De même, le texte permet d’adapter le droit en matière de police de l’insalubrité ou de procédures de péril, et surtout de terrains vacants, dans le cadre des procédures d’abandon manifeste.

Sur le fond, ce sont les valeurs mêmes de notre démocratie qui sont en jeu dans ce texte, et notamment la dignité des personnes occupantes « sans droit ni titre », soit des occupants qui ne sauraient subir systématiquement la double peine de l’habitat indigne et de l’expropriation sans droit.

Le groupe centriste se réjouit de cette proposition de loi qui fixe un cadre clair et pragmatique à l’indemnisation de ces personnes, d’autant que les conditions définies par le texte de la proposition de loi pour bénéficier de ces dispositions permettront aussi d’éviter que les marchands de sommeil ne profitent de ces situations de fragilité.

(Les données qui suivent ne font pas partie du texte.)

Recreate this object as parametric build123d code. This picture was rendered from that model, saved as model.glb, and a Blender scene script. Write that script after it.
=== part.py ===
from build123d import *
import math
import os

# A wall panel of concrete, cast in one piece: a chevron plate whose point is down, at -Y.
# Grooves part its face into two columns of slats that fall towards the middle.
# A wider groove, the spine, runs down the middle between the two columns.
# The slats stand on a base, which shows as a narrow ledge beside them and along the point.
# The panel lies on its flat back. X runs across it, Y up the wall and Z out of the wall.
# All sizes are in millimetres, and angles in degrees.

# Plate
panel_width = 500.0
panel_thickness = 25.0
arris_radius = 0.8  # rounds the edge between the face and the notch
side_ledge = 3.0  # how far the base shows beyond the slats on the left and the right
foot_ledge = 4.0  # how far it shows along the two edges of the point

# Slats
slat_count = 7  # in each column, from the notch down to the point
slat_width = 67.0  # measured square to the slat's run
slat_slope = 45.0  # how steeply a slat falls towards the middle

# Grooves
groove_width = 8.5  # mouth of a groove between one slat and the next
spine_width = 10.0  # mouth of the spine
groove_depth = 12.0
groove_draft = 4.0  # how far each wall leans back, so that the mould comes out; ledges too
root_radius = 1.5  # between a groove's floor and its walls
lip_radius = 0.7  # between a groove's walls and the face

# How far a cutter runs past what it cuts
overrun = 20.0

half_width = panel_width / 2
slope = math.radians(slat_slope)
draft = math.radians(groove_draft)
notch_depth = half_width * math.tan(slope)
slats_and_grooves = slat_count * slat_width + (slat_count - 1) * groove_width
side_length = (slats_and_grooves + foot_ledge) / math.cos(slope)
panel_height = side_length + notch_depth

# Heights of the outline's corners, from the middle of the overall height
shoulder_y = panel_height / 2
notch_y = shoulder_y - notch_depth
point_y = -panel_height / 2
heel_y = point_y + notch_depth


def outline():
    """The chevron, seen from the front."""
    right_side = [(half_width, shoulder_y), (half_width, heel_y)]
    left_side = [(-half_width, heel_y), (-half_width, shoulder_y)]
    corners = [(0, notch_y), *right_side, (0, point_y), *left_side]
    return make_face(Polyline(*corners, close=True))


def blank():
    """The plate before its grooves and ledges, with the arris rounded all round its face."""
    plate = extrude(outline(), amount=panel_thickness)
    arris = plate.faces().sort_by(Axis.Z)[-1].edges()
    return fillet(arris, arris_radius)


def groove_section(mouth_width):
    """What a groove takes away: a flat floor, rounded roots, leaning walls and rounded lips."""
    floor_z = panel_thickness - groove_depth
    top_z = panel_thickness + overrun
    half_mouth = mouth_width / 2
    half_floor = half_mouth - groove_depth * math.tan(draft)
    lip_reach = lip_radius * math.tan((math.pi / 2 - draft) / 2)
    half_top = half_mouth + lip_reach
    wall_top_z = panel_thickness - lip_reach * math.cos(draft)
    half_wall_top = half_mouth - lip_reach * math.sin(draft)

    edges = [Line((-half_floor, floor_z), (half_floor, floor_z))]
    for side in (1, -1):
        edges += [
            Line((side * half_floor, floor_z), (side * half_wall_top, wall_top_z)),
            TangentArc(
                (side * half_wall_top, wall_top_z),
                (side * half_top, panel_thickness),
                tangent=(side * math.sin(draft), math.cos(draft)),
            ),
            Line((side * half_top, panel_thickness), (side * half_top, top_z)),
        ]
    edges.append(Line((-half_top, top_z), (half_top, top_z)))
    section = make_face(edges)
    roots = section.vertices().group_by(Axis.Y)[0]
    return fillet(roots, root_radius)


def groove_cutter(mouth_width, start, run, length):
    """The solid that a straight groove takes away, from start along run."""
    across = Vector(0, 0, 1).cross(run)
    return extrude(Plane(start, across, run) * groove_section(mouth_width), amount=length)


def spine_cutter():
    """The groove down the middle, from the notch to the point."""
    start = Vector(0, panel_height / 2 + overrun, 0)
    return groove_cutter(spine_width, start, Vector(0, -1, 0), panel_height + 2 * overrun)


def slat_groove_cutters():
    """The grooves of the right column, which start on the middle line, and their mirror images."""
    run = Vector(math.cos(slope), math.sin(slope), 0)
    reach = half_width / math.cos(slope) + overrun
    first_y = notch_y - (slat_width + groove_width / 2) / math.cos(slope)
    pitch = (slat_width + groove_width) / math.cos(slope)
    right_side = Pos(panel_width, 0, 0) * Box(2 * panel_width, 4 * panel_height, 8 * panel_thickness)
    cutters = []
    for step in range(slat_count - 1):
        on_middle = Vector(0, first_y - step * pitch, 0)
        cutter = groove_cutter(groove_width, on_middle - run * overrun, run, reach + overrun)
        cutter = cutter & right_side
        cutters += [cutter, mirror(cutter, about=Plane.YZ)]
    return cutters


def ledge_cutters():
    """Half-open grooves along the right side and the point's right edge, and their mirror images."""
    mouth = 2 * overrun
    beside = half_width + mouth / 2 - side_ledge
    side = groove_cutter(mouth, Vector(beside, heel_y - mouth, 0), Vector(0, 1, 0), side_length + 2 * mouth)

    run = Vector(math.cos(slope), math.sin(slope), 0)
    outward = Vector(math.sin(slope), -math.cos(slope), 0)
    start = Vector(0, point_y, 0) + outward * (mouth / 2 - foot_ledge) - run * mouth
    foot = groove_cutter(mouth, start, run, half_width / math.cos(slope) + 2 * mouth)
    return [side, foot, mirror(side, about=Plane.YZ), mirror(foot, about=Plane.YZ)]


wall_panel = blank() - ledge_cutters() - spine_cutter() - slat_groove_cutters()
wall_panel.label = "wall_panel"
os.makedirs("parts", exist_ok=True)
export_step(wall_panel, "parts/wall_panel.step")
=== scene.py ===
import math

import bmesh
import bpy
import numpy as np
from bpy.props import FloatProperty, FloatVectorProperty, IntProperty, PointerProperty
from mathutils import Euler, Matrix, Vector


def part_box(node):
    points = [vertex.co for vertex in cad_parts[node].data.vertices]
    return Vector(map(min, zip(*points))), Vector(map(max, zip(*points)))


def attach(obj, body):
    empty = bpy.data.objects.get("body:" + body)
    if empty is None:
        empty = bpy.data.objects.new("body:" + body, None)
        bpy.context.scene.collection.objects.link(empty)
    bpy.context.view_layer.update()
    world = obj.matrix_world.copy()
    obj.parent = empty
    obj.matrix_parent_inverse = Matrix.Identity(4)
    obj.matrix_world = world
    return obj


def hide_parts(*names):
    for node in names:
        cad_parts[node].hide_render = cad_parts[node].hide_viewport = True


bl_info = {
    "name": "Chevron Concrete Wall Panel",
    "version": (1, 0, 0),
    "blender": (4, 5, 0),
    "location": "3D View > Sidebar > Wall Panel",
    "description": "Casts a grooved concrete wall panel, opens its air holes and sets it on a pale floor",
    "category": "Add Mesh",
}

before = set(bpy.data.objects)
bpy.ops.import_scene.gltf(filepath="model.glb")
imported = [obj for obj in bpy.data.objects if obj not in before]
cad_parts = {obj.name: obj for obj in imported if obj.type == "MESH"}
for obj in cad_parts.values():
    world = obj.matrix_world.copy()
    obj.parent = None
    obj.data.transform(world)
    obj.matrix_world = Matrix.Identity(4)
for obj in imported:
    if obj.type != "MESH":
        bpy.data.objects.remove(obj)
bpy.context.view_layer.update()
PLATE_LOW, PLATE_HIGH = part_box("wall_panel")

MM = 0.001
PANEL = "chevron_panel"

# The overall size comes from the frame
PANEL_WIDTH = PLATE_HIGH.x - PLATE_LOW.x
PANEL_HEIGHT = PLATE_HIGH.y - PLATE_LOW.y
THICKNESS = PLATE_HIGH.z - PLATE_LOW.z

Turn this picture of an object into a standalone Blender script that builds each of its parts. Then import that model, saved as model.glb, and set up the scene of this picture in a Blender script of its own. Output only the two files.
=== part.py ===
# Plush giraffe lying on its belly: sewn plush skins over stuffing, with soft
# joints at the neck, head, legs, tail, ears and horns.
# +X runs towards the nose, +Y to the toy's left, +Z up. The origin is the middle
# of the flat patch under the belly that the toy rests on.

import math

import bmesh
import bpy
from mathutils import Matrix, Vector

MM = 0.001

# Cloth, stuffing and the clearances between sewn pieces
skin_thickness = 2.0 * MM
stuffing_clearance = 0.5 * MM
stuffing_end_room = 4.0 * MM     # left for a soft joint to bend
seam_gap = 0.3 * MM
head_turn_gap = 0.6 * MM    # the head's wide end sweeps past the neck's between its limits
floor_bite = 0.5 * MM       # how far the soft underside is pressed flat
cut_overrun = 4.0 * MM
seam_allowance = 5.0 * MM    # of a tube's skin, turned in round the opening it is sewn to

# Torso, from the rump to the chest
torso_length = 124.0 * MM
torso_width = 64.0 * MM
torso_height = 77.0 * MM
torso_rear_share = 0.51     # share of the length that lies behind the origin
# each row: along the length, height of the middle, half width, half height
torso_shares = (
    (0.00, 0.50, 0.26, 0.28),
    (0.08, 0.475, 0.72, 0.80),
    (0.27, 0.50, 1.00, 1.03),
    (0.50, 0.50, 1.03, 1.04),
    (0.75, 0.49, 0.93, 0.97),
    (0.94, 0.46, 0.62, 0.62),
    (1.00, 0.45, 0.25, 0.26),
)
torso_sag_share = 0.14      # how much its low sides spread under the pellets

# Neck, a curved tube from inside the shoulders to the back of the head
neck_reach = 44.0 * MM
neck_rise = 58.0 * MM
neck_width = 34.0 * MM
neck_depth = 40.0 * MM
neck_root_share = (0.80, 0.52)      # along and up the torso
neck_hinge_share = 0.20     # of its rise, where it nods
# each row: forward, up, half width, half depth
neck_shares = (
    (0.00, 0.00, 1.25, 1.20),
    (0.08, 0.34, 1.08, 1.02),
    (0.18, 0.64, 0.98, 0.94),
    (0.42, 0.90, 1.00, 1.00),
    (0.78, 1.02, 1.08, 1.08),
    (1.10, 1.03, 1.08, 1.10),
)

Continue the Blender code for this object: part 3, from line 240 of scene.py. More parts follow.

Les objectifs du texte, comme les éléments de procédure, nous semblent donc équilibrés. Nous sommes toutefois conscients que, s’il constitue une première mesure pragmatique pour traiter la question du logement indigne et informel en outre-mer, le texte n’en élimine pas les causes. Je pense non seulement à la forte immigration, mais aussi à la précarité d’une part importante de la population, notamment en Guyane et à Mayotte, ou encore à la mauvaise santé financière des collectivités d’outre-mer, qui ne facilite pas la mise en œuvre de programmes de logements sociaux… Il faudra se préoccuper de ces différents aspects.

Je tiens enfin à saluer le travail, sur ce texte, du rapporteur et de la commission, qui en a largement clarifié la rédaction, même si – je le répète – je regrette à titre personnel que les dispositions relatives à l’habitat informel en métropole n’apparaissent pas dans le projet, d’autant que ces mesures ne sont pas obligatoires.

Au demeurant, parce que ce texte constitue une avancée sociale significative pour l’outre-mer, les sénateurs de l’Union centriste se prononceront en faveur de son adoption.